• **Task to complete**:
Print exactly those lines that run from the beginning of the data to the line bearing "WORLD_LEVEL = 0.50", inclusive.

• **Source material**:
-- Start --
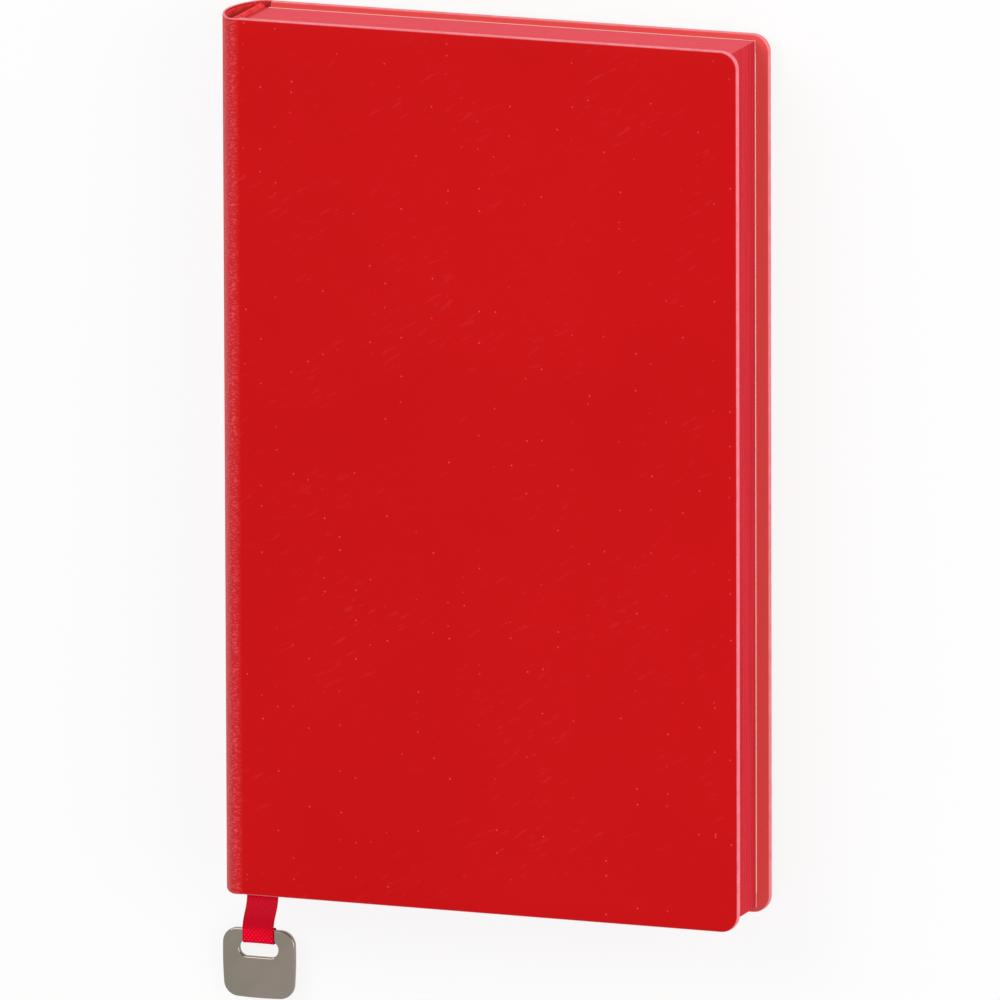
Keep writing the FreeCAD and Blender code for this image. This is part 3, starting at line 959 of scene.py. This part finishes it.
# %% [markdown]
# ## Stage, light and camera
# The book lies on a pale table. A large soft lamp stands at the head and left, a weaker one fills from the
# right, and the world lights the rest. The camera looks down on the cover from a long way off with a long
# lens, so its lines stay nearly parallel.

# %% stage
FLOOR_LEVEL = -1.7 * MM    # just below the back cover when it is opened right back


def make_floor():
    side = 3.0
    floor = make_mesh("floor", [(-side, -side, FLOOR_LEVEL), (side, -side, FLOOR_LEVEL),
                                (side, side, FLOOR_LEVEL), (-side, side, FLOOR_LEVEL)], [(0, 1, 2, 3)], False)
    material, tree, shader = start_material("pale_table", (0.95, 0.95, 0.95), 0.9)
    shader.inputs["Specular IOR Level"].default_value = 0.0
    path = add(tree, "ShaderNodeLightPath")
    white = add(tree, "ShaderNodeEmission")
    blend = add(tree, "ShaderNodeMixShader")
    seen = maths(tree, "MAXIMUM", path.outputs["Is Camera Ray"], path.outputs["Is Glossy Ray"])
    tree.links.new(maths(tree, "MULTIPLY", seen, 0.85), blend.inputs["Fac"])
    tree.links.new(shader.outputs["BSDF"], blend.inputs[1])
    tree.links.new(white.outputs["Emission"], blend.inputs[2])
    tree.links.new(blend.outputs["Shader"], tree.nodes["Material Output"].inputs["Surface"])
    floor.data.materials.append(material)
    return floor


make_floor()


WORLD_LEVEL = 0.50


def make_world():
    world = bpy.data.worlds.new("plain_world")
    bpy.context.scene.world = world
    world.use_nodes = True
    tree = world.node_tree
    ground = tree.nodes["Background"]
    path = add(tree, "ShaderNodeLightPath")
    seen = maths(tree, "MAXIMUM", path.outputs["Is Camera Ray"], path.outputs["Is Transmission Ray"])
    seen = maths(tree, "MAXIMUM", seen, path.outputs["Is Glossy Ray"])
    ground.inputs["Color"].default_value = (1, 1, 1, 1)
    level = maths(tree, "ADD", maths(tree, "MULTIPLY", seen, 1 - WORLD_LEVEL), WORLD_LEVEL)
    tree.links.new(level, ground.inputs["Strength"])


def make_lamp(name, place, size, power):
    data = bpy.data.lights.new(name, "AREA")
    data.shape = "SQUARE"
    data.size = size
    data.energy = power
    lamp = bpy.data.objects.new(name, data)
    bpy.context.scene.collection.objects.link(lamp)
    lamp.location = place
    lamp.rotation_euler = (-Vector(place)).to_track_quat("-Z", "Y").to_euler()
    return lamp


make_world()
make_lamp("key_lamp", (-0.8, 1.0, 1.3), 1.2, 14)
make_lamp("fill_lamp", (1.4, 0.2, 0.9), 1.2, 13.5)

# %% camera
TURN_TO_FORE = math.radians(20.12)
TURN_TO_HEAD = math.radians(12.18)
ROLL_ANGLE = math.radians(-0.18)
DISTANCE = 5.0
VIEW_WIDTH = 167.8 * MM
AIM_RIGHT = 43.0 * MM       # the camera looks this far to the right of the spine line
AIM_DOWN = 9.05 * MM


def make_camera():
    back = Vector((math.sin(TURN_TO_FORE) * math.cos(TURN_TO_HEAD), math.sin(TURN_TO_HEAD),
                   math.cos(TURN_TO_FORE) * math.cos(TURN_TO_HEAD)))
    right = Vector((math.cos(TURN_TO_FORE), 0, -math.sin(TURN_TO_FORE)))
    up = back.cross(right)
    spine_line = JOINT - 2.0 * MM
    aim = Vector((spine_line, 0, TOP - THICK / 2)) + right * AIM_RIGHT - up * AIM_DOWN
    data = bpy.data.cameras.new("camera")
    data.sensor_width = 36.0
    data.lens = data.sensor_width * DISTANCE / VIEW_WIDTH
    data.clip_end = 20.0
    camera = bpy.data.objects.new("camera", data)
    bpy.context.scene.collection.objects.link(camera)
    turn = Matrix((right, up, back)).transposed().to_4x4() @ Matrix.Rotation(ROLL_ANGLE, 4, "Z")
    camera.matrix_world = Matrix.Translation(aim + back * DISTANCE) @ turn
    bpy.context.scene.camera = camera


make_camera()
bpy.context.scene.view_settings.view_transform = "Standard"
-- End --
• **The completed task**:
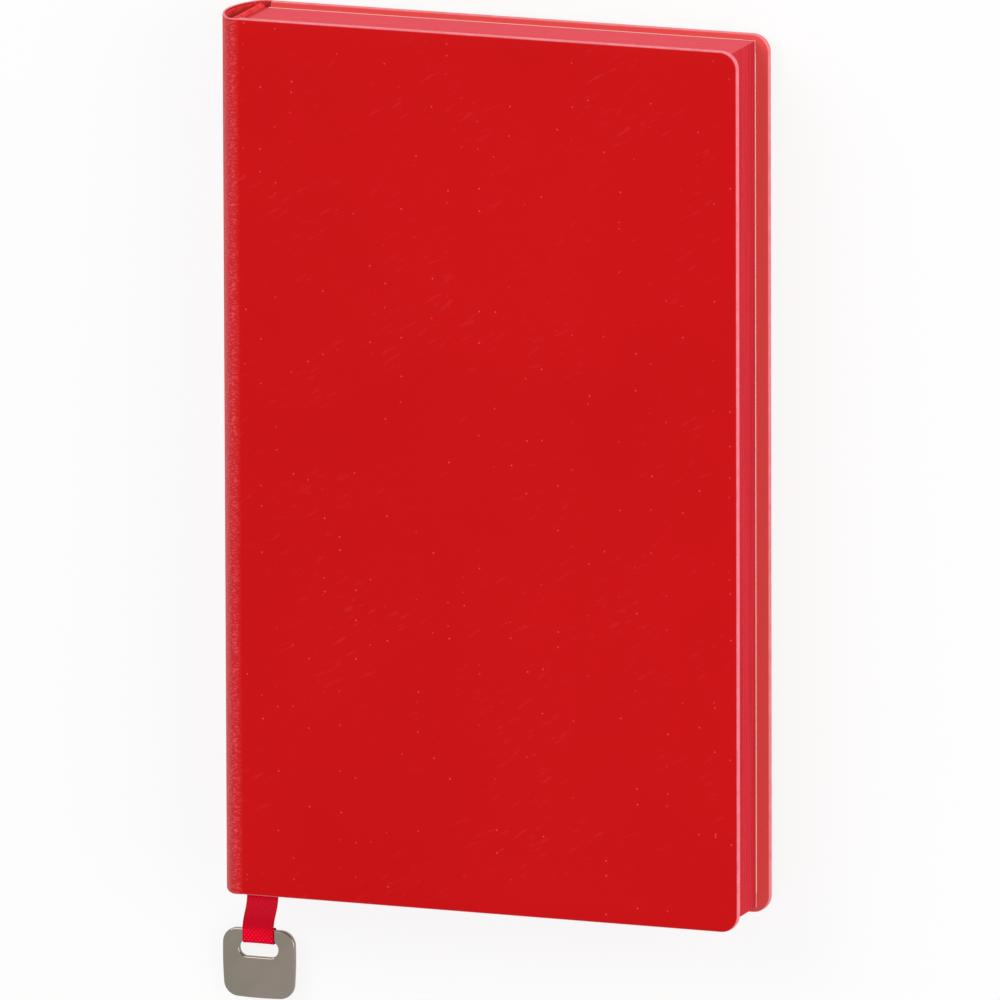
Keep writing the FreeCAD and Blender code for this image. This is part 3, starting at line 959 of scene.py. This part finishes it.
# %% [markdown]
# ## Stage, light and camera
# The book lies on a pale table. A large soft lamp stands at the head and left, a weaker one fills from the
# right, and the world lights the rest. The camera looks down on the cover from a long way off with a long
# lens, so its lines stay nearly parallel.

# %% stage
FLOOR_LEVEL = -1.7 * MM    # just below the back cover when it is opened right back


def make_floor():
    side = 3.0
    floor = make_mesh("floor", [(-side, -side, FLOOR_LEVEL), (side, -side, FLOOR_LEVEL),
                                (side, side, FLOOR_LEVEL), (-side, side, FLOOR_LEVEL)], [(0, 1, 2, 3)], False)
    material, tree, shader = start_material("pale_table", (0.95, 0.95, 0.95), 0.9)
    shader.inputs["Specular IOR Level"].default_value = 0.0
    path = add(tree, "ShaderNodeLightPath")
    white = add(tree, "ShaderNodeEmission")
    blend = add(tree, "ShaderNodeMixShader")
    seen = maths(tree, "MAXIMUM", path.outputs["Is Camera Ray"], path.outputs["Is Glossy Ray"])
    tree.links.new(maths(tree, "MULTIPLY", seen, 0.85), blend.inputs["Fac"])
    tree.links.new(shader.outputs["BSDF"], blend.inputs[1])
    tree.links.new(white.outputs["Emission"], blend.inputs[2])
    tree.links.new(blend.outputs["Shader"], tree.nodes["Material Output"].inputs["Surface"])
    floor.data.materials.append(material)
    return floor


make_floor()


WORLD_LEVEL = 0.50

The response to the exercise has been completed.